More so, as German economist Gustav Schmaller observed more than a hundred years ago, demand can actually increase with price. By now it should be obvious that the situations of demand increasing with price or decreasing with it are so common in finance that they almost constitute the rule. This problem lies waste to any attempt to view financial markets as stable or constant. As risk practitioners, we should be aware that there have been and will be periods when supply and demand change drastically, making the models calibrated in normal times useless. When demand for financial assets falls with prices, it creates a wave of demand for and subsequent shortage of liquidity, which is really what is hiding behind the frequently mentioned “rise in correlations.”
The fact that we do not have a stable process that easily lends itself to modeling should not deter us from quantifying the risk of our portfolios and our exposure to such extreme situations. Our primary answer to this problem has been the development of the Event Weighted method of stress testing.
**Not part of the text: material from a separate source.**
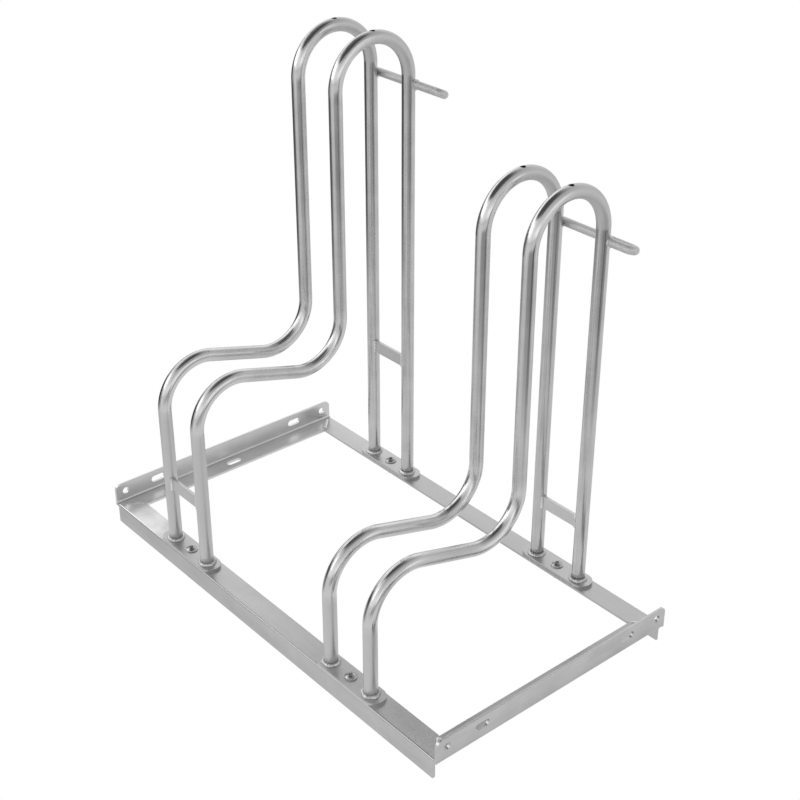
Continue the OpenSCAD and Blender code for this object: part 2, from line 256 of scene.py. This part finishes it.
class Tree:
    """Short way to add and join the nodes of one material or of the world."""

    def __init__(self, owner, out="ShaderNodeOutputMaterial"):
        self.owner = owner
        owner.use_nodes = True
        self.tree = owner.node_tree
        self.tree.nodes.clear()
        self.out = self.tree.nodes.new(out)

    def add(self, kind, inputs=None, **settings):
        """A node with its settings, and its inputs set to values or joined to other sockets."""
        node = self.tree.nodes.new(kind)
        for key, value in settings.items():
            setattr(node, key, value)
        for key, value in (inputs or {}).items():
            if isinstance(value, bpy.types.NodeSocket):
                self.tree.links.new(value, node.inputs[key])
            else:
                node.inputs[key].default_value = value
        return node

    def sum(self, operation, a, b=0.0, clamp=False):
        return self.add("ShaderNodeMath", {0: a, 1: b}, operation=operation, use_clamp=clamp).outputs[0]

    def spread(self, value, low, high, to_low, to_high):
        """value from low..high mapped to to_low..to_high."""
        return self.add("ShaderNodeMapRange", {"Value": value, "From Min": low, "From Max": high,
                                               "To Min": to_low, "To Max": to_high}).outputs[0]

    def ease(self, value, low, high):
        """0 below low and 1 above high, with a smooth change between."""
        return self.add("ShaderNodeMapRange", {"Value": value, "From Min": low, "From Max": high},
                        interpolation_type="SMOOTHSTEP").outputs[0]

    def ramp(self, value, stops):
        """A smooth curve through pairs of place and level."""
        node = self.add("ShaderNodeValToRGB", {0: value})
        elements = node.color_ramp.elements
        elements[0].position, elements[1].position = stops[0][0], stops[-1][0]
        elements[0].color, elements[1].color = grey(stops[0][1]), grey(stops[-1][1])
        for place, level in stops[1:-1]:
            elements.new(place).color = grey(level)
        return node.outputs[0]

    def blend(self, share, a, b):
        node = self.add("ShaderNodeMix", {"Factor": share}, data_type="RGBA")
        for socket, value in ((node.inputs[6], a), (node.inputs[7], b)):
            if isinstance(value, bpy.types.NodeSocket):
                self.tree.links.new(value, socket)
            else:
                socket.default_value = value
        return node.outputs[2]

    def noise(self, vector, scale, detail=3.0, roughness=0.55):
        return self.add("ShaderNodeTexNoise", {"Vector": vector, "Scale": scale, "Detail": detail,
                                               "Roughness": roughness}).outputs["Fac"]

    def mark(self, name):
        """A mark that the mesh carries per point, 0 where it has none."""
        return self.add("ShaderNodeAttribute", attribute_name=name).outputs["Fac"]

    def stretched(self, vector, scale):
        return self.add("ShaderNodeMapping", {"Vector": vector, "Scale": scale}).outputs[0]

    def bump(self, height, strength, distance, normal=None):
        inputs = {"Height": height, "Strength": strength, "Distance": distance}
        if normal is not None:
            inputs["Normal"] = normal
        return self.add("ShaderNodeBump", inputs).outputs[0]

    def finish(self, shader):
        self.tree.links.new(shader.outputs[0], self.out.inputs["Surface"])
        return self.owner


def grey(level, warm=0.0):
    return (level * (1 + warm), level, level * (1 - warm), 1.0)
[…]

This method assumes that the situations in which demand falls with price have many similarities across time, and therefore we can look for similar periods of liquidation to estimate how our portfolio will respond to future instances. This assumption has shown its validity in empirical tests and certainly does not require the leap of faith involved in assuming that financial markets are as orderly as the Solar galaxy in its motion. The financial system may not be stable and constant, but the reaction of the participants in times of instability can be modeled to supply a risk manager with valuable input for decision making.